Olivier Rolin en a reconstitué sa vie durant les 4 années de détention, grâce aux lettres qu’il écrivait à sa femme et les dessins devinettes qu’il faisait parvenir à sa fille de 4 ans.

1934 et les années qui vont suivre sont marquées par la «Terreur » et la « Grande terreur » du stalinisme. C’est une machine à broyer de l’humain par milliers voir par millions.

Le style d’Olivier Rolin est posé. Le ton est détaché et presque apaisé (il y a beaucoup de peut-être … ). Cette manière d’écrire me gêne face à tant d’ignominie et de terreur. Je pense qu’il y a de meilleure littérature concernant les goulags, mais l’auteur a eu la bonne idée de porter à notre connaissance cette tragédie de l’ile Solovki.

EXTRAIT :
Sur un rocher, à l'entrée du site, aujourd'hui, cette seule inscription : Lioudi, nié oubivaïtié droug drouga,

"Hommes, ne vous tuez pas les uns les autres".

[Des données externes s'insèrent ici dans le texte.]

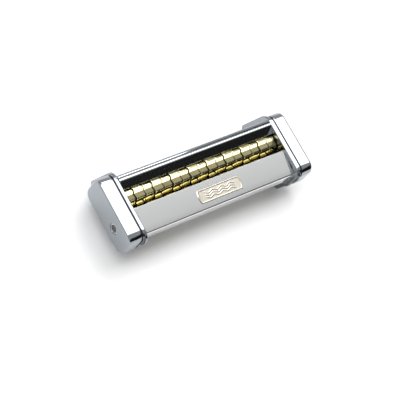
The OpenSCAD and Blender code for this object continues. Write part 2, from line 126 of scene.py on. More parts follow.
class PanelSizes(bpy.types.PropertyGroup):
    """Sizes of the front panel, back panel and feed guide."""

    sheet: length("Sheet", "Thickness of the chromed sheet", 0.8 * MM)
    bend: length("Bend radius", "Radius of a bend, at the middle of the sheet", 1.8 * MM)
    flange: length("Flange", "Length of the return flanges", 3 * MM)
    front_slope: angle("Front slope", "Fall of the front panel's top towards the front", 8.5)
    back_slope: angle("Back slope", "Fall of the back panel's top towards the back", 12)
    guide_slope: angle("Guide slope", "Fall of the feed guide towards the rollers", 37)
    guide_roll: length("Guide roll radius", "Radius of the feed guide's rolled edge", 1.9 * MM)
    guide_fall: length("Guide fall", "Length of the feed guide's sloping part", 7.6 * MM)
    guide_curl: angle("Guide curl", "Turn of the feed guide's rolled edge", 318)
    tab: length("Tab length", "Length of the tabs that reach into the frames", 5.2 * MM)
    tab_lap: length("Tab lap", "How far a tab's strip runs into the sheet it belongs to", 0.5 * MM)
    side_tab_top: length("Side tab top", "Top of a wall's tab, over the roller axis", 5 * MM)
    side_tab_foot: length("Side tab foot", "Foot of a wall's tab, below the roller axis", 1 * MM)
    top_tab_back: length("Top tab back", "Back of the top's tab, from the middle", 14 * MM)
    top_tab_front: length("Top tab front", "Front of the top's tab, from the middle", 21 * MM)
    flange_start: length("Flange start", "Gap from the guide to the back panel's top", 0.25 * MM)


class RollerSizes(bpy.types.PropertyGroup):
    """Sizes of the two cutting rollers."""

    ring: length("Ring radius", "Radius of the cutting rings", 10 * MM)
    groove: length("Groove radius", "Radius of the cores that show between the rings", 9.3 * MM)
    bore: length("Core bore", "Radius of the bore through a core", 5.02 * MM)
    gap_floor: length("Gap floor radius", "Radius at the bottom of the gap beside a ring", 8.2 * MM)
    floor_gap: length("Floor gap", "From a groove floor's end to the middle of its gap", 0.75 * MM)
    side_gap: length("Side gap", "Gap between rings that pass each other", 0.45 * MM)
    rim_round: length("Rim rounding", "Radius of the polished rim of a ring", 0.16 * MM)
    wave: length("Wave height", "Height of the waves on a ring's sides", 0.6 * MM)
    waves: count("Waves", "Number of waves round a ring", 8)
    ribbons: count("Ribbons", "Number of ribbons cut side by side", 17)
    chamfer: length("Core chamfer", "Rounding of a core's end rims", 0.25 * MM)
    sink: length("Sink", "How far a groove floor reaches into its core", 0.4 * MM)
    lift: length("Ring lift", "Gap between a ring's bore and the core", 0.03 * MM)


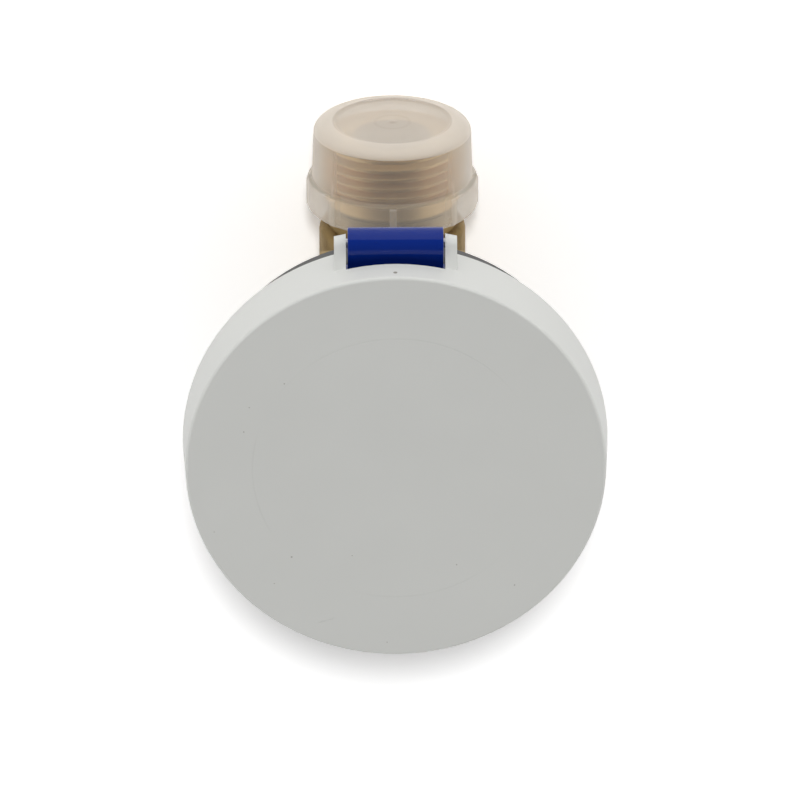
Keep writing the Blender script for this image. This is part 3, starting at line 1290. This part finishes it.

Je ne connais pas d'inscription plus juste que celle-là, si rigoureusement simple, sans aucune mention politique, religieuse, historique, sans invitation à la vengeance ni même à la Justice, en appelant seulement à la Loi morale. Il y a plus de trois cent soixante fosses dans la forêt, de tailles variables. Plus de sept mille personnes ont été exécutées ici entre 1934 et 1941, dont les onze cent onze du convoi des Solovki, en cinq jours, les vingt-sept octobre, premier, deux, trois et quatre novembre 1937.